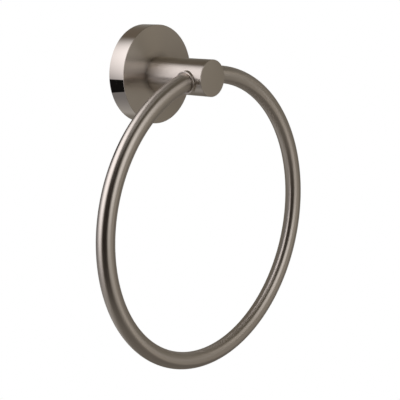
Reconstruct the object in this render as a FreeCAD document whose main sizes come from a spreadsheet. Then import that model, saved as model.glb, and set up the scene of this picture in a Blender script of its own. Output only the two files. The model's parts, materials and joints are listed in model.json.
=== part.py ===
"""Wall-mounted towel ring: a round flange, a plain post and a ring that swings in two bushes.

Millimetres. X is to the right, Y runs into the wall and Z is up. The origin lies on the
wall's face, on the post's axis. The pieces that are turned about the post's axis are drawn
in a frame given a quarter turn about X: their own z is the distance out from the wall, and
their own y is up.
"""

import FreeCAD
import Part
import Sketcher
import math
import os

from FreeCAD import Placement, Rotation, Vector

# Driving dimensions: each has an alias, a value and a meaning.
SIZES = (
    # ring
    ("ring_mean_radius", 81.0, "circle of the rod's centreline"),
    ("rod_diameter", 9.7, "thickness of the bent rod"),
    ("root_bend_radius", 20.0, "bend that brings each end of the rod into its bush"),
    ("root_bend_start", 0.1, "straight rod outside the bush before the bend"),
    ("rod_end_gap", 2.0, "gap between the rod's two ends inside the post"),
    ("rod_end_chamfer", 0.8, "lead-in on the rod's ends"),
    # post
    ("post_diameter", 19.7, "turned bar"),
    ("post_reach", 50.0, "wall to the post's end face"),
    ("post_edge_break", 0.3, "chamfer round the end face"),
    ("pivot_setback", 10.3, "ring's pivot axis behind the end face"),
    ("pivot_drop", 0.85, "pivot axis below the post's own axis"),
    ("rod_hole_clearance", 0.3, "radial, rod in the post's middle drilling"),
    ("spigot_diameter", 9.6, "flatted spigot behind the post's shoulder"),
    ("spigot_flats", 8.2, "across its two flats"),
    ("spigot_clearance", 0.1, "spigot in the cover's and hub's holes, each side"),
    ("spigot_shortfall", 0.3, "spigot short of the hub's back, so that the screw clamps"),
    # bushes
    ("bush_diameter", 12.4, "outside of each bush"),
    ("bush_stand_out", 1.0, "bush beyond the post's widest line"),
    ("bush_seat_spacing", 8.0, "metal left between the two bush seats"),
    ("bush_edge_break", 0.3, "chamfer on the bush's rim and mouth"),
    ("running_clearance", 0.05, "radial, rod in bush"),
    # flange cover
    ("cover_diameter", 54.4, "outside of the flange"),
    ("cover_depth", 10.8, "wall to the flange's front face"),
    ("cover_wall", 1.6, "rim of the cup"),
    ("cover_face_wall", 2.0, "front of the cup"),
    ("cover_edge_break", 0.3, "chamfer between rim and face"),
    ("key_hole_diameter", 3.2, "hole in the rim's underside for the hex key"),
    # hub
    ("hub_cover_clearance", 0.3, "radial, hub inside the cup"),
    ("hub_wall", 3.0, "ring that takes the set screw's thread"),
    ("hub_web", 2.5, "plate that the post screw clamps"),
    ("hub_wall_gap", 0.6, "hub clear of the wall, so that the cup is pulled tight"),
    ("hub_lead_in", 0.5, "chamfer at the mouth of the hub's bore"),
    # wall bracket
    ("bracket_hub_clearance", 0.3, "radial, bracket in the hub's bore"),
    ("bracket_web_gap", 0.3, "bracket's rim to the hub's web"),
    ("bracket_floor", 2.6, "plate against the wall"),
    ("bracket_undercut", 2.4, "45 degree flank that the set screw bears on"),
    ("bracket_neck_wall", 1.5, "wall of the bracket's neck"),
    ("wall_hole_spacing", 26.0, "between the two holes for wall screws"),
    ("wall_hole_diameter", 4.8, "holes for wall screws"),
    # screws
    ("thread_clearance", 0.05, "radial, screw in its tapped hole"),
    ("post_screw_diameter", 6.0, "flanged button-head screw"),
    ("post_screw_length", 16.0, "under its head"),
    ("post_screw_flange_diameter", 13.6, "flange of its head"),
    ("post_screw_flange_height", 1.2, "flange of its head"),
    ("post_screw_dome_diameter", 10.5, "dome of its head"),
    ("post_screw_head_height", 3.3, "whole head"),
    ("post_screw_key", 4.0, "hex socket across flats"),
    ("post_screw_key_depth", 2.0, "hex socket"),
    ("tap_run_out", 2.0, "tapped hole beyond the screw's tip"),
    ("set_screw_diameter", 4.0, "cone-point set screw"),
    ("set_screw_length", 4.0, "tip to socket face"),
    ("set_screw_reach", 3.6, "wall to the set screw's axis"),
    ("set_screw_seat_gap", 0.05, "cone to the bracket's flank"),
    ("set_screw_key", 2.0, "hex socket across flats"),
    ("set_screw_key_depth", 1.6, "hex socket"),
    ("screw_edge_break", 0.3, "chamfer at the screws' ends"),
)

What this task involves
Copy every line of the material, please, keeping it exactly the same.

Solved problem
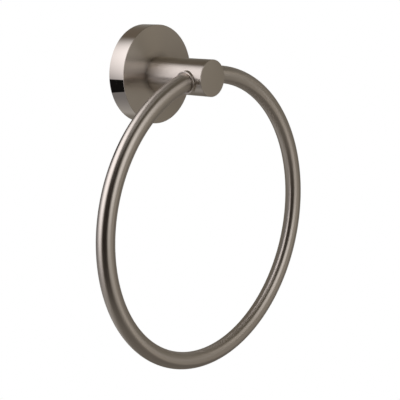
Reconstruct the object in this render as a FreeCAD document whose main sizes come from a spreadsheet. Then import that model, saved as model.glb, and set up the scene of this picture in a Blender script of its own. Output only the two files. The model's parts, materials and joints are listed in model.json.
=== part.py ===
"""Wall-mounted towel ring: a round flange, a plain post and a ring that swings in two bushes.

Millimetres. X is to the right, Y runs into the wall and Z is up. The origin lies on the
wall's face, on the post's axis. The pieces that are turned about the post's axis are drawn
in a frame given a quarter turn about X: their own z is the distance out from the wall, and
their own y is up.
"""

import FreeCAD
import Part
import Sketcher
import math
import os

from FreeCAD import Placement, Rotation, Vector

# Driving dimensions: each has an alias, a value and a meaning.
SIZES = (
    # ring
    ("ring_mean_radius", 81.0, "circle of the rod's centreline"),
    ("rod_diameter", 9.7, "thickness of the bent rod"),
    ("root_bend_radius", 20.0, "bend that brings each end of the rod into its bush"),
    ("root_bend_start", 0.1, "straight rod outside the bush before the bend"),
    ("rod_end_gap", 2.0, "gap between the rod's two ends inside the post"),
    ("rod_end_chamfer", 0.8, "lead-in on the rod's ends"),
    # post
    ("post_diameter", 19.7, "turned bar"),
    ("post_reach", 50.0, "wall to the post's end face"),
    ("post_edge_break", 0.3, "chamfer round the end face"),
    ("pivot_setback", 10.3, "ring's pivot axis behind the end face"),
    ("pivot_drop", 0.85, "pivot axis below the post's own axis"),
    ("rod_hole_clearance", 0.3, "radial, rod in the post's middle drilling"),
    ("spigot_diameter", 9.6, "flatted spigot behind the post's shoulder"),
    ("spigot_flats", 8.2, "across its two flats"),
    ("spigot_clearance", 0.1, "spigot in the cover's and hub's holes, each side"),
    ("spigot_shortfall", 0.3, "spigot short of the hub's back, so that the screw clamps"),
    # bushes
    ("bush_diameter", 12.4, "outside of each bush"),
    ("bush_stand_out", 1.0, "bush beyond the post's widest line"),
    ("bush_seat_spacing", 8.0, "metal left between the two bush seats"),
    ("bush_edge_break", 0.3, "chamfer on the bush's rim and mouth"),
    ("running_clearance", 0.05, "radial, rod in bush"),
    # flange cover
    ("cover_diameter", 54.4, "outside of the flange"),
    ("cover_depth", 10.8, "wall to the flange's front face"),
    ("cover_wall", 1.6, "rim of the cup"),
    ("cover_face_wall", 2.0, "front of the cup"),
    ("cover_edge_break", 0.3, "chamfer between rim and face"),
    ("key_hole_diameter", 3.2, "hole in the rim's underside for the hex key"),
    # hub
    ("hub_cover_clearance", 0.3, "radial, hub inside the cup"),
    ("hub_wall", 3.0, "ring that takes the set screw's thread"),
    ("hub_web", 2.5, "plate that the post screw clamps"),
    ("hub_wall_gap", 0.6, "hub clear of the wall, so that the cup is pulled tight"),
    ("hub_lead_in", 0.5, "chamfer at the mouth of the hub's bore"),
    # wall bracket
    ("bracket_hub_clearance", 0.3, "radial, bracket in the hub's bore"),
    ("bracket_web_gap", 0.3, "bracket's rim to the hub's web"),
    ("bracket_floor", 2.6, "plate against the wall"),
    ("bracket_undercut", 2.4, "45 degree flank that the set screw bears on"),
    ("bracket_neck_wall", 1.5, "wall of the bracket's neck"),
    ("wall_hole_spacing", 26.0, "between the two holes for wall screws"),
    ("wall_hole_diameter", 4.8, "holes for wall screws"),
    # screws
    ("thread_clearance", 0.05, "radial, screw in its tapped hole"),
    ("post_screw_diameter", 6.0, "flanged button-head screw"),
    ("post_screw_length", 16.0, "under its head"),
    ("post_screw_flange_diameter", 13.6, "flange of its head"),
    ("post_screw_flange_height", 1.2, "flange of its head"),
    ("post_screw_dome_diameter", 10.5, "dome of its head"),
    ("post_screw_head_height", 3.3, "whole head"),
    ("post_screw_key", 4.0, "hex socket across flats"),
    ("post_screw_key_depth", 2.0, "hex socket"),
    ("tap_run_out", 2.0, "tapped hole beyond the screw's tip"),
    ("set_screw_diameter", 4.0, "cone-point set screw"),
    ("set_screw_length", 4.0, "tip to socket face"),
    ("set_screw_reach", 3.6, "wall to the set screw's axis"),
    ("set_screw_seat_gap", 0.05, "cone to the bracket's flank"),
    ("set_screw_key", 2.0, "hex socket across flats"),
    ("set_screw_key_depth", 1.6, "hex socket"),
    ("screw_edge_break", 0.3, "chamfer at the screws' ends"),
)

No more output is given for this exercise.